For paving and concrete contractors, the best HOA opportunities usually come from communities with aging infrastructure, visible deferred maintenance, compliance issues, or reserve-funded improvement plans. A gated community with failing private roads, worn striping, damaged curbs, and trip hazards is not just one project. It is an account.
That is why broad, unfocused marketing usually underperforms. You do not need more impressions from random homeowners. You need visibility in front of HOA board members, community association managers, and property management firms that control multiple communities.
Once that targeting is clear, your message has to match the asset problems they are dealing with. For example, sealcoating and striping are often sold differently than full paving. A resurfacing project may require budget planning and multiple bids over a longer cycle. ADA compliance or concrete trip hazard repairs may move faster because the risk is easier to explain and harder to ignore.
Same market, different urgency. That matters.
The channels that actually move HOA opportunities
There is no single magic channel here. HOA work is usually won through a combination of outbound targeting, retargeting, follow-up, and sales discipline.
Direct outreach still matters, especially when it is aimed at the right property managers and board-level contacts with a clear offer. But the old playbook of blasting a list and hoping for replies is lazy marketing. If your outreach is not tied to a specific property issue, service line, or timing trigger, response rates will be weak.
Paid ads can work, but only if they are built for commercial intent. Running generic local ads for paving will attract a mix of homeowners, tire-kickers, and small repairs that do not fit your crew capacity. If your goal is HOA work, the campaign needs to filter for commercial decision-makers and route leads into a tight qualification and follow-up process.
Retargeting is where a lot of contractors leave money on the table. HOA buyers rarely convert on the first touch. They research, compare, ask for board input, and revisit the decision later. If your company disappears after one website visit or one estimate request, you are making the sale harder than it needs to be.
Email follow-up also matters more than most contractors think. Not spam. Not generic newsletters. Structured follow-up that keeps your company in front of decision-makers during the long consideration window. A lot of HOA jobs are not lost because your price was too high. They are lost because another contractor followed up like a professional and you did not.
Your sales process is part of your marketing
This is where most companies break. They think marketing ends when a lead comes in. Wrong. In HOA work, your sales process is marketing.
If an HOA manager reaches out and your office takes two days to respond, that hurts conversion. If your estimator shows up late, sends a vague proposal, and does not explain phasing or resident impact, that hurts conversion. If nobody follows up after the bid, that kills deals.
You do not need more HOA leads if your internal process is leaking the ones you already get.

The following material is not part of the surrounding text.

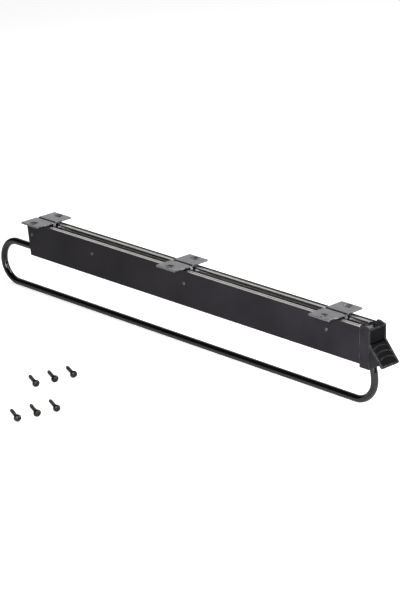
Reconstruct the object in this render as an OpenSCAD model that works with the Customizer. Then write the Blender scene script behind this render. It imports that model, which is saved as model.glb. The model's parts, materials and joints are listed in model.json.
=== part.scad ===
// Pull-out clothes rail that hangs under a wardrobe shelf, on a pair of ball slides.
// Frame: the origin is the centre of the outer four mounting holes, on the top face of the brackets.
// +X is the way the rail pulls out, +Z points up into the shelf, and the near side is -Y.

/* [Mounting brackets] */
// Distance between neighbouring pairs of brackets
bracket_pitch = 222; // [190:1:280]
// Length of one bracket along the rail
bracket_length = 29; // [26:1:40]
// Distance from the middle plane to the outer edge of a bracket
bracket_reach = 25.8; // [25:0.1:32]
// Sheet thickness of the brackets
bracket_sheet = 2; // [1.6:0.1:2.2]
// Inner radius of the bend between top plate and leg
bracket_bend = 0.6; // [0.4:0.1:0.8]
// Radius of the two outer corners of a top plate
bracket_corner = 1; // [0.5:0.1:3]
// Distance from the middle plane to the centre of a mounting hole
hole_offset = 19; // [18.5:0.1:20]
// Radius of a mounting hole
hole_radius = 2.5; // [2:0.1:3]
// Radius of the pressed dish round a mounting hole, at the top face
dish_radius = 5.8; // [5:0.1:6]
// Radius of the flat at the bottom of the dish
dish_floor_radius = 3.7; // [3.5:0.1:4.2]
// Depth of the dish
dish_depth = 1.2; // [0.6:0.1:1.5]

/* [Casing] */
// Width over the two side walls
casing_width = 26; // [26:0.5:28]
// Height under the slides, inside the walls, for the bar and its saddle
bar_room = 12.7; // [11.5:0.1:30]
// Sheet thickness of the casing
casing_sheet = 1; // [0.8:0.1:1.2]
// Outer radius of the two bends along the bottom
casing_bend = 1.6; // [1.2:0.1:3]
// Gap between the top edge of the casing and the underside of the brackets
casing_gap = 1.4; // [1.3:0.1:3]
// Overhang of the top rear corner behind the bottom rear corner
casing_rake = 5.6; // [0.5:0.1:8]
// Distance from the rear edge of the rear brackets to the bottom rear corner
casing_set_in = 0.5; // [0:0.5:4]
// Length of casing in front of the front brackets
casing_front_reach = 29.5; // [24:0.5:60]

/* [Ball slides] */
// Height of a slide
slide_height = 27; // [26:0.5:28]
// Distance between neighbouring balls in a row
ball_pitch = 14; // [8:0.5:30]
// Length of slide that stays engaged when the rail is right out
slide_overlap = 125; // [80:5:160]
// Length of the slide that reaches behind the bottom rear corner of the casing
slide_rear_reach = 1.5; // [0:0.1:2]
// Distance from the front end of the slide to the front end of the casing
slide_front_gap = 3.5; // [3:0.5:8]
// Length of the rubber buffer at the front end of a slide
buffer_length = 7; // [5:0.5:9]

/* [Hanging bar] */
// Radius of the bar
bar_radius = 4; // [3.5:0.1:4.2]
// Radius of the bends, measured to the middle of the bar
bar_bend = 24.8; // [20:0.1:40]
// Distance from the bottom rear corner of the casing back to the middle of the rear bend
bar_rear_reach = 39; // [20:1:80]
// Length of the bar's upper branch inside the casing
bar_tail = 62; // [56:1:120]
// Radius of the gentle bow that leads the bar back into the cap
bar_bow_radius = 46; // [40:1:90]
// Distance by which the front bend stands out in front of the bar's seat in the cap
bar_bow = 3; // [0.5:0.1:3.5]

/* [Front cap and handle] */
// Length of the cap along the rail
cap_length = 12.8; // [12.6:0.1:20]
// Amount by which the cap is wider than the casing, on each side
cap_side_step = 0.3; // [0.1:0.1:1]
// Depth of the cap below the bottom of the casing
cap_drop = 2.9; // [2.4:0.1:8]
// Wall thickness of the cap
cap_wall = 2.2; // [1.8:0.1:2.4]
// Length of the tongue that fits inside the casing
cap_tongue = 20; // [14:1:40]
// Angle of the handle plate from the vertical
handle_angle = 40.4; // [30:0.2:55]
// Length of the handle plate down its slope
handle_length = 28; // [24:0.5:40]
// Thickness of the handle plate
handle_thickness = 2.4; // [2:0.1:2.8]
// Height of the fold line of the handle below the top of the cap
handle_fold = 15.3; // [12:0.1:20]
// Number of grip ribs on the handle
rib_count = 3; // [1:1:3]
// Distance between neighbouring grip ribs
rib_pitch = 6.4; // [4:0.1:6.6]

/* [Fixing screws] */
// Radius of a fixing screw's shank
fixing_radius = 2; // [1.8:0.1:2.2]
// Length of a fixing screw under its head
fixing_length = 28; // [16:1:40]
// Radius of a fixing screw's head
fixing_head_radius = 4; // [3.5:0.1:4.5]

/* [Hidden] */
$fn = 64;
// Amount by which a cutting shape overruns the face that it cuts
over = 1;
// Clearance round a rivet, screw or pin in its hole
hole_fit = 0.05;

// Places along the rail: the bottom rear corner and the front end of the casing
casing_rear = -bracket_pitch - bracket_length / 2 + casing_set_in;
casing_front = bracket_pitch + bracket_length / 2 + casing_front_reach;
casing_length = casing_front - casing_rear;
slide_top_gap = 0.3;
casing_height = slide_top_gap + slide_height + bar_room;
// Heights of the casing: top edge, underside and the inner face of the floor
casing_top = -bracket_sheet - casing_gap;
casing_bottom = casing_top - casing_height;
casing_floor = casing_bottom + casing_sheet;
wall_inside = casing_width / 2 - casing_sheet;

// Bracket bend and pressed dish
bend_outer = bracket_bend + bracket_sheet;
dish_wall = 1;

// Slides: the fixed rail stands on the bracket legs and the sliding rail on the casing walls.
// Across the slide, each sheet and gap is a share of the room between leg and wall.
slide_depth = wall_inside - bracket_sheet;
slide_sheet_share = 0.12;
slide_sheet = slide_sheet_share * slide_depth;
casing_per_ball = 13;
ball_radius = casing_width / casing_per_ball;
ball_play_share = 0.01;
ball_play = ball_play_share * slide_depth;
lip_gap_share = 0.03;
lip_gap = lip_gap_share * slide_depth;
fixed_margin_share = 0.01;
fixed_margin = fixed_margin_share * slide_depth;
cage_gap_share = 0.02;
cage_gap = cage_gap_share * slide_depth;
cage_web_share = 0.06;
cage_web = cage_web_share * slide_depth;
cage_lip_share = 0.08;
cage_lip = cage_lip_share * slide_depth;
cage_side_gap = slide_depth - 3 * slide_sheet - lip_gap - 2 * (ball_radius + ball_play)
                - fixed_margin - cage_gap - cage_web;
slide_rear = casing_rear - slide_rear_reach;
slide_front = casing_front - slide_front_gap;
slide_length = slide_front - slide_rear;
slide_middle = casing_top - slide_top_gap - slide_height / 2;
slide_travel = slide_length - slide_overlap;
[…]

A strong process usually includes fast lead response, qualification before the estimate, a proposal that speaks to board concerns, and automated follow-up that does not depend on someone remembering to send another email. That is how you create control. It works. Period.
For contractors who want to scale HOA work, calendar booking and lead tracking are not nice extras. They are basic infrastructure. If you cannot see where leads came from, who followed up, and which proposals are sitting cold, you are not running a predictable sales system.

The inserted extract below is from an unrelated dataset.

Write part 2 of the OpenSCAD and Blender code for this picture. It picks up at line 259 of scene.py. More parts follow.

Common mistakes that kill HOA campaigns
The first mistake is selling services instead of outcomes. HOAs do not buy line striping because they love fresh paint. They buy safer traffic flow, cleaner appearance, and fewer complaints. They do not buy concrete repairs because they enjoy spending reserve funds. They buy reduced liability and a property that looks maintained.
The second mistake is treating every HOA like the same prospect. A self-managed community and a professionally managed portfolio group are different sales environments. One may need education and hand-holding. The other may want speed, documentation, and a vendor who can handle repeat work across sites.

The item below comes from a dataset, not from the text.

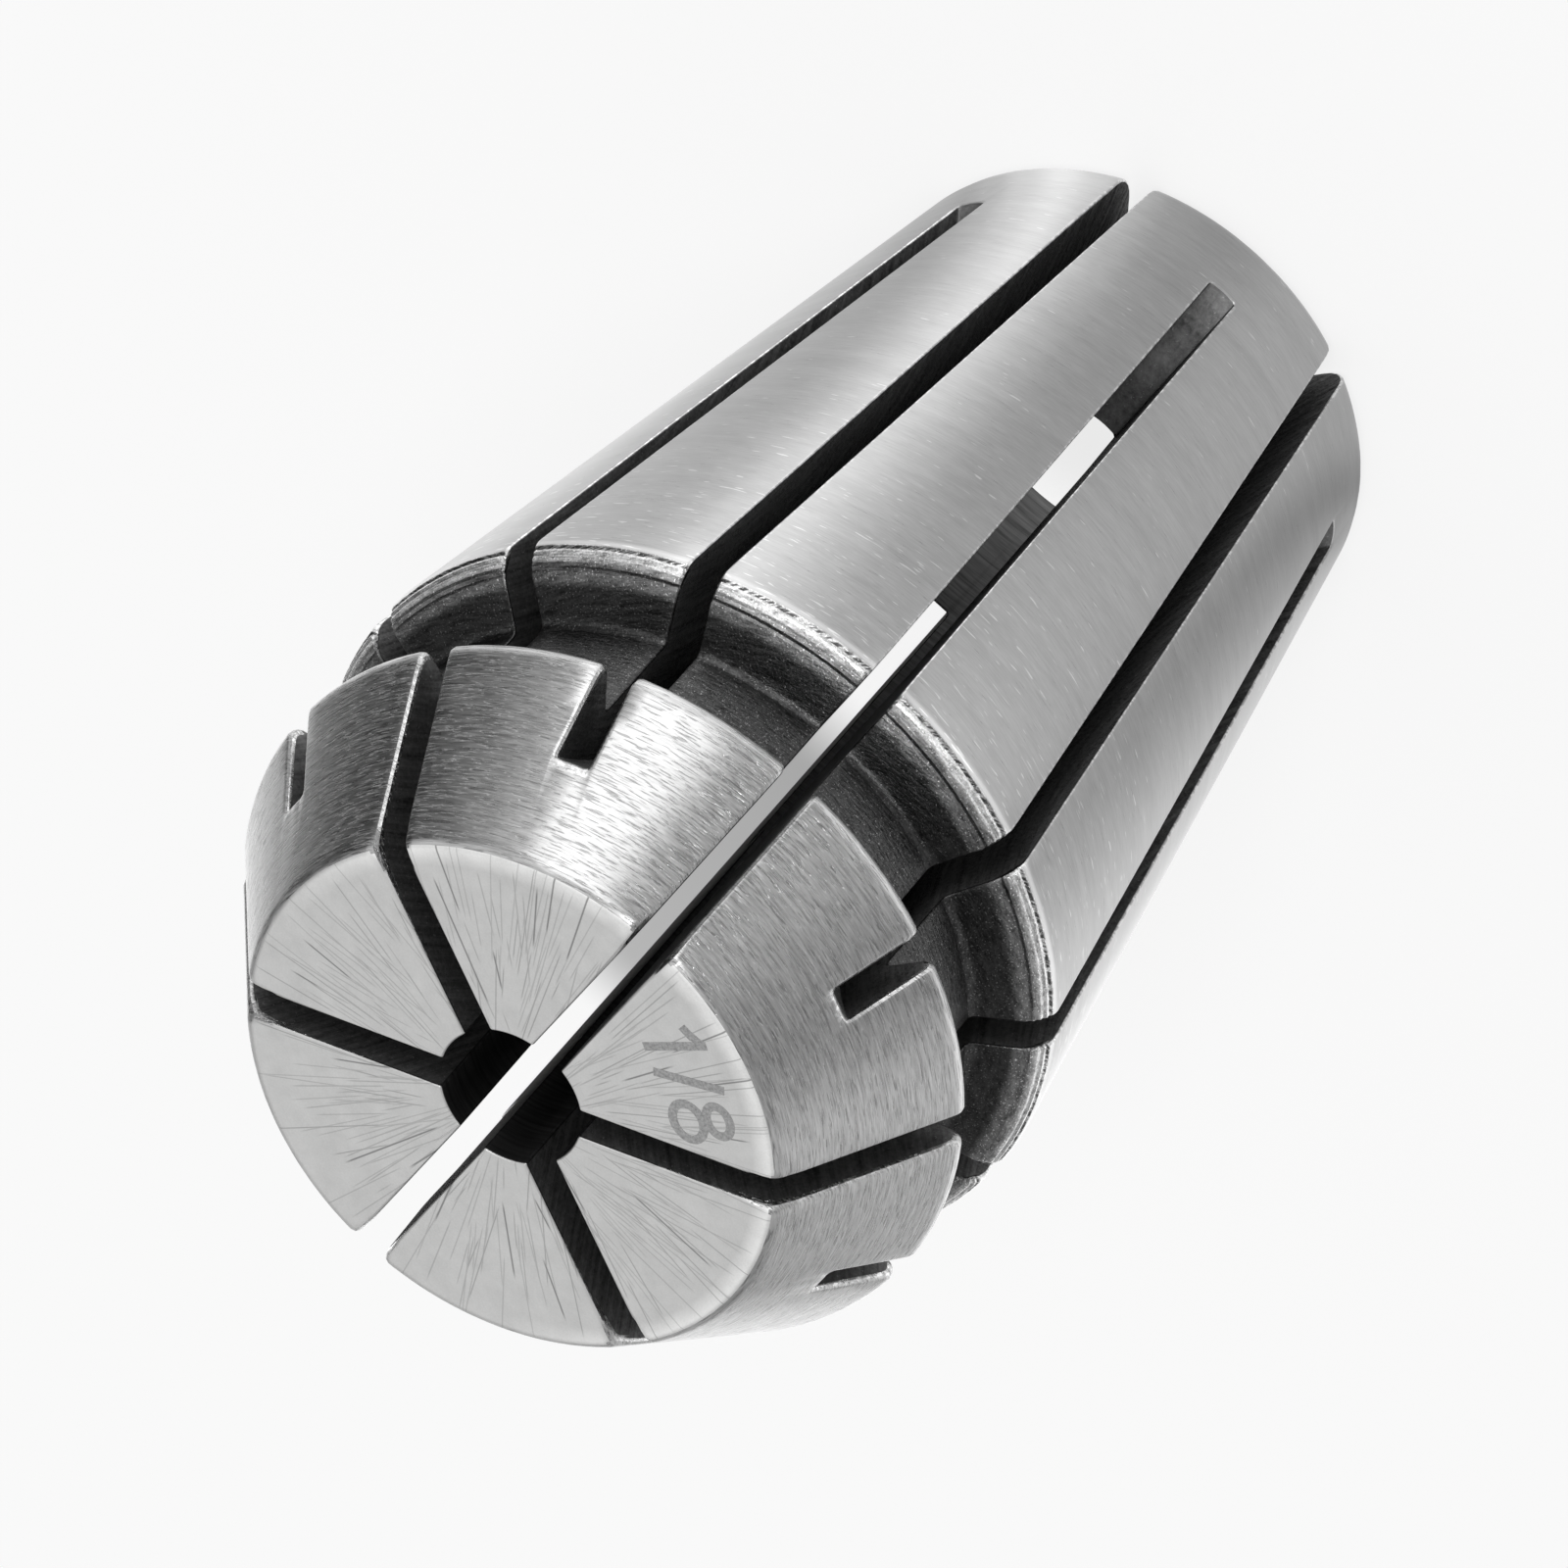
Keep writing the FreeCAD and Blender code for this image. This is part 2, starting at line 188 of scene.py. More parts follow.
class StudioSettings(bpy.types.PropertyGroup):
    view_azimuth: angle_of("View azimuth", "Direction of the camera around the collet", 121.47)
    view_elevation: angle_of("View elevation", "Height angle of the camera", 45.14)
    view_roll: angle_of("View roll", "Turn of the camera about its line of sight", 138.84)
    view_distance: length_of("View distance", "From the camera to the aim point", 0.38986)
    aim_height: length_of("Aim height", "Height of the aim point on the axis", 0.01569)
    lens: bpy.props.FloatProperty(
        name="Lens", description="Focal length in millimetres", default=438.4, min=1
    )
    floor_size: length_of("Floor size", "Side of the square floor", 3.0)
    floor_gap: length_of("Floor gap", "From the floor up to the part", 0.00005)
    floor_colour: colour_of("Floor", "Colour of the floor", (0.95, 0.95, 0.95))
    shade_colour: colour_of("Shade", "Colour of the shadow behind the part", (0.03, 0.03, 0.03))
    floor_glow: share_of("Floor glow", "How far the camera sees the floor as plain white", 0.8)
    eye_height: length_of("Eye height", "Height from which the part's metal sees the floor", 0.02)
    ambient: share_of("Ambient", "Brightness of the world as matt surfaces see it", 0.75)
    face_light: bpy.props.FloatProperty(
        name="Face light", description="Brightness of the softbox before the nose face",
        default=0.62, min=0,
    )
    key_light: bpy.props.FloatProperty(
        name="Key light", description="Brightness of the small lamp above the camera",
        default=16, min=0,
    )
    strip_light: bpy.props.FloatProperty(
        name="Strip light", description="Brightness of the tall softbox beside the part",
        default=1.9, min=0,
    )


class TurnedSection:
    """Half section of the turned body, in millimetres."""

    def __init__(self, sizes):
        self.sizes = sizes
        self.length = sizes.overall_length / MM
        self.pitch = math.tau / sizes.slot_count
        self.gauge_height = self.length - sizes.gauge_depth / MM
        self.nose_radius = sizes.nose_radius / MM
        self.head_height = self.length - sizes.nose_length / MM
        self.head_radius = self.nose_radius_at(self.head_height)
        self.groove_radius = sizes.groove_radius / MM
        self.foot_height = self.head_height - sizes.groove_width / MM
        lean = math.tan(sizes.shoulder_lean)
        wall = self.seat_radius_at(self.foot_height) - self.groove_radius
        wall = wall / (1 + lean * math.tan(sizes.seat_angle))
        self.shoulder_radius = self.groove_radius + wall
        self.shoulder_height = self.foot_height - wall * lean
        self.bore_radius = sizes.bore_radius / MM
        self.bore_end = self.length - sizes.bore_length / MM
        self.relief_radius = sizes.relief_radius / MM
        cone = (self.relief_radius - self.bore_radius) / math.tan(sizes.relief_angle)
        self.relief_end = self.bore_end - cone
        self.front_web = sizes.front_web / MM
        self.rear_end = self.length - sizes.rear_web / MM

    def seat_radius_at(self, height):
        drop = (self.gauge_height - height) * math.tan(self.sizes.seat_angle)
        return self.sizes.gauge_radius / MM - drop

    def nose_radius_at(self, height):
        return self.nose_radius + (self.length - height) * math.tan(self.sizes.nose_angle)

    def break_at(self, radius, height):
        """Width of the broken edge of a slot at a place on the section."""
        sizes = self.sizes
        off_cone = self.nose_radius_at(height) - radius
        corners = (
            (self.head_radius, self.head_height), (self.nose_radius, self.length),
            (self.shoulder_radius, self.shoulder_height),
        )
        away = min(math.dist((radius, height), corner) for corner in corners)
        cone = (sizes.nose_break - sizes.edge_break) * math.exp(-((off_cone / CORNER_REACH) ** 2))
        corner = (sizes.corner_break - sizes.nose_break) * math.exp(-((away / CORNER_REACH) ** 2))
        return (sizes.edge_break + cone + corner) / MM

    def zone_at(self, radius, height):
        """Name of the finish at a place on the section."""
        if height > self.length - FACED_REACH:
            return "faced"
        if radius < self.relief_radius + BORED_REACH:
            return "bored"
        if height > self.head_height + NOSE_START:
            return "nose"
        if height > self.shoulder_height - TURNED_REACH:
            return "turned"
        return "seat"

    def corners(self):
        """(radius, height, round) of each corner: up the outside and back down the bore."""
        sizes = self.sizes
        chamfer = sizes.relief_chamfer / MM
        soft = sizes.bore_round / MM
        yield (self.relief_radius + chamfer, 0, soft)
        yield (self.seat_radius_at(0), 0, sizes.tail_round / MM)
        drops = [self.shoulder_height * share for share in SEAT_DROPS]
        for drop in drops + list(reversed(CORNER_STEPS)):
            height = self.shoulder_height - drop
            yield (self.seat_radius_at(height), height, 0)
        yield (self.shoulder_radius, self.shoulder_height, sizes.shoulder_round / MM)
        yield (self.groove_radius, self.foot_height, sizes.groove_round / MM)
        yield (self.groove_radius, self.head_height, sizes.groove_round / MM / 2)
        for step in reversed(CORNER_STEPS):
            yield (self.head_radius - step, self.head_height, 0)
        yield (self.head_radius, self.head_height, sizes.head_round / MM)
        heights = [self.head_height + step for step in CORNER_STEPS]
        heights += [self.length - step * NOSE_STEP_SHARE for step in reversed(CORNER_STEPS)]
        for height in heights:
            yield (self.nose_radius_at(height), height, 0)
        yield (self.nose_radius, self.length, sizes.nose_round / MM)
        for step in (*CORNER_STEPS, *FACE_STEPS):
            yield (self.nose_radius - step, self.length, 0)
        yield (self.bore_radius, self.length, soft)
        yield (self.bore_radius, self.bore_end, 0)
        yield (self.relief_radius, self.relief_end, 0)
        yield (self.relief_radius, self.relief_end / 2, 0)
        yield (self.relief_radius, chamfer, soft)

    def outline(self):
        """Closed outline with rounded corners and the tool rings on the shoulder."""
        corners = list(self.corners())
        points = []
        for index, corner in enumerate(corners):
            ahead = corners[(index + 1) % len(corners)]
            if corner[1] == self.shoulder_height:
                points.extend(self.ringed_shoulder(corners[index - 1], corner, ahead))
            else:
                points.extend(rounded(corners[index - 1], corner, ahead, ARC_STEPS))
        return points

    def ringed_shoulder(self, before, corner, ahead):
        """Round of the shoulder and the wall's start, with the rings that the tool left there."""
        pitch = self.sizes.ring_pitch / MM
        depth = self.sizes.ring_depth / MM
        step = pitch / RING_STEPS
        smooth = self.sizes.smooth_lead / MM
        arc_length = corner[2] * self.shoulder_sweep()
        arc = rounded(before, corner, ahead, round(arc_length / step))
        run_out = smooth + self.sizes.ring_count * pitch - arc_length
        along = (Vector(ahead[:2]) - arc[-1]).normalized()
        wall = [arc[-1] + along * step * (index + 1) for index in range(round(run_out / step))]
        path = arc + wall
        for index, (here, following) in enumerate(zip(path, path[1:])):
            rings = (index * step - smooth) / pitch
            outward = Vector((following.y - here.y, here.x - following.x)).normalized()
            dip = depth * (0.5 - 0.5 * math.cos(math.tau * rings)) if rings > 0 else 0
            yield here - outward * dip
        yield path[-1]

    def shoulder_sweep(self):
        return math.pi / 2 - self.sizes.shoulder_lean + self.sizes.seat_angle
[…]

The third mistake is failing to stay in the game long enough. HOA marketing is not usually instant-gratification marketing. Some deals move fast when there is visible damage or a compliance issue, but many are won through consistency over time. If you quit after a few weeks because every contact did not turn into a signed contract, you are thinking too small.
The fourth mistake is ignoring off-season pipeline building. Contractors often wait until crews need work before trying to market. That is backwards. The best time to build HOA demand is before you are desperate for it. When budgets are being discussed and projects are being scoped, you want your company already in the conversation.
What a strong HOA marketing system looks like
A real system does four things well. It identifies the right accounts, gets in front of the right people, follows up without fail, and makes it easy to move from interest to estimate to booked job.
That means your website and messaging should clearly show you handle commercial and community association work. Your outreach should be specific. Your ads should target commercial intent. Your lead handling should be fast. Your follow-up should be automated enough that no opportunity gets forgotten.
And yes, specialization matters. If you are a paving contractor chasing HOAs, your marketing should not look like a generic local contractor website built for everybody. It should speak directly to property managers, boards, maintenance concerns, phasing, compliance, and recurring site work. If it does not, you are forcing the prospect to do the mental work of figuring out whether you are a fit.
That is one reason specialized systems outperform random marketing activity. Companies like PaveLeads focus on building that full demand generation and conversion process around commercial buyers, not just sending traffic and calling it marketing.
How to know if HOA marketing is working
Do not judge it by clicks or impressions alone. Judge it by sales movement.
Are you getting conversations with property managers and board-level contacts? Are qualified estimates increasing? Are follow-ups happening consistently? Are you seeing multi-property opportunities instead of one-off jobs? Are your crews booking higher-value commercial work without depending on referrals?
Those are the numbers that matter.
If your pipeline is still inconsistent, your issue is usually one of three things. You are targeting the wrong accounts, your message is too generic, or your sales follow-up is weak. Sometimes it is all three. The fix is not more random effort. The fix is a tighter system.
HOA work can become one of the most dependable revenue channels in your business, but only if you treat it like a commercial sales process instead of a casual marketing experiment. The contractors who win these jobs are not always the cheapest. They are the clearest, fastest, most credible option when the board is ready to move.